The Australian Context: What the Numbers Say Right Now
Australia's advertising market is forecast to reach $30.7 billion in 2026, growing 6.5% year-on-year. The digital ad spend market alone is expected to hit US$16.88 billion, growing at 12.7% annually. Social media ad spend jumped to $4.26 billion. Video ad spend surged 19.8%.
Meanwhile, Australian businesses are projected to spend $1.5 billion on SEO services, with small businesses averaging around $1,200 per month on SEO investment. The smart money is going to both sides — but the allocation is shifting toward channels that deliver measurable, compounding returns.
The competition is only getting fiercer. With 2.5 million small businesses operating in Australia, the cost of being invisible isn't just missed opportunity — it's existential risk. The businesses that get the paid-organic balance right will outperform. The ones that keep guessing will keep spending more for less.
The Bottom Line
Paid marketing gets you there fast. Organic marketing keeps you there. Neither works in isolation, and neither replaces the other.

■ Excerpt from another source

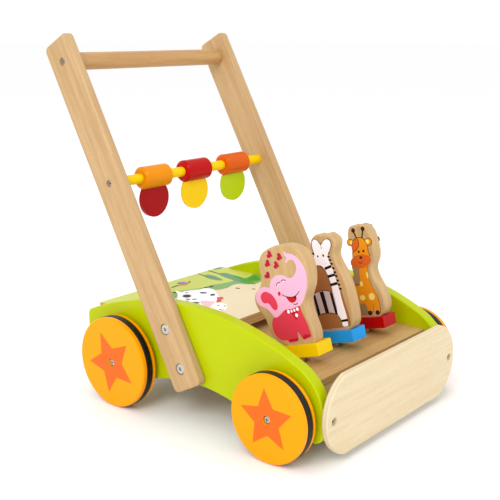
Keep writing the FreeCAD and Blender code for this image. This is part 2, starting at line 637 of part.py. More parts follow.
# ---------------------------------------------------------------- cams on the front axle
def cam_outline():
    """A cam with its nose upwards: a large round, a small round and two flats."""
    base, nose, reach = size("camBase"), size("camNose"), size("camNoseReach")
    slope = math.acos((base - nose) / reach)
    out = V(math.sin(slope), math.cos(slope))
    mirror = V(-out.x, out.y)
    tip = V(0, reach)
    angle = 90 - math.degrees(slope)
    return [
        arc_of(V(0, 0), base, 180 - angle, 270, 360 + angle),
        line(out * base, tip + out * nose),
        arc_of(tip, nose, angle, 90, 180 - angle),
        line(tip + mirror * nose, mirror * base),
        Part.Circle(V(0, 0), Z_AXIS, size("axleDiameter") / 2),
    ]


for animal, at in ANIMALS.items():
    node = animal + "_cam"
    body, pad = plate_body(node, cam_outline(), "Sheet.camThickness")
    base = V(at * size("animalSpacing") - size("camThickness") / 2, *FRONT_AXLE)
    body.Placement = FreeCAD.Placement(base, FreeCAD.Rotation(X_AXIS, CAM_ANGLES[animal]))
    keep(node, body)

# ---------------------------------------------------------------- rollers and their discs
for order, x in ROLLERS.items():
    drop = size("rollerLength") / 2
    disc_turn = FreeCAD.Rotation(X_AXIS, 90)
    disc_base = (x, ROD[0] + size("discThickness") / 2, ROD[1] - size("discDrop"))
    disc = primitive("Cylinder", order + "_disc_round", disc_base, disc_turn,
                     Radius="Sheet.discDiameter / 2", Height="Sheet.discThickness")
    lid = primitive("Box", order + "_disc_top", (x - 30, ROD[0] - 10, ROD[1] - size("discCut")),
                    Length="60 mm", Width="20 mm", Height="30 mm")
    disc = keep(order + "_disc", cut(order + "_disc", disc, [lid]))
    blank = hole(order + "_roller_blank", ROD, x - drop, "Sheet.rollerDiameter / 2", "Sheet.rollerLength")
    doc.recompute()
    ends = doc.addObject("Part::Chamfer", order + "_roller_ends")
    ends.Base = blank
    ends.Edges = [(i, size("rollerChamfer"), size("rollerChamfer"))
                  for i, edge in enumerate(blank.Shape.Edges, start=1) if edge.Closed]
    bore = hole(order + "_roller_bore", ROD, x - drop, "Sheet.rodDiameter / 2 + Sheet.runningGap",
                "Sheet.rollerLength")
    keep(order + "_roller", cut(order + "_roller", ends, [bore, disc]))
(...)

If you're early-stage and need leads now, invest in paid — but start building your organic foundation from day one. If you've been at it for a while and your SEO is gaining traction, shift more toward organic and use paid to amplify and accelerate. If you're established and organic is driving consistent traffic, use paid surgically for specific goals while your content and SEO do the heavy lifting.
Stop treating paid and organic as competitors. Start treating them as the two engines of a single growth machine. When one feeds the other, your cost per acquisition drops, your reach expands, and your business builds equity that no algorithm change or ad price increase can take away.
Your budget deserves a strategy, not a guess. Give every dollar a job — and make sure that job leads somewhere.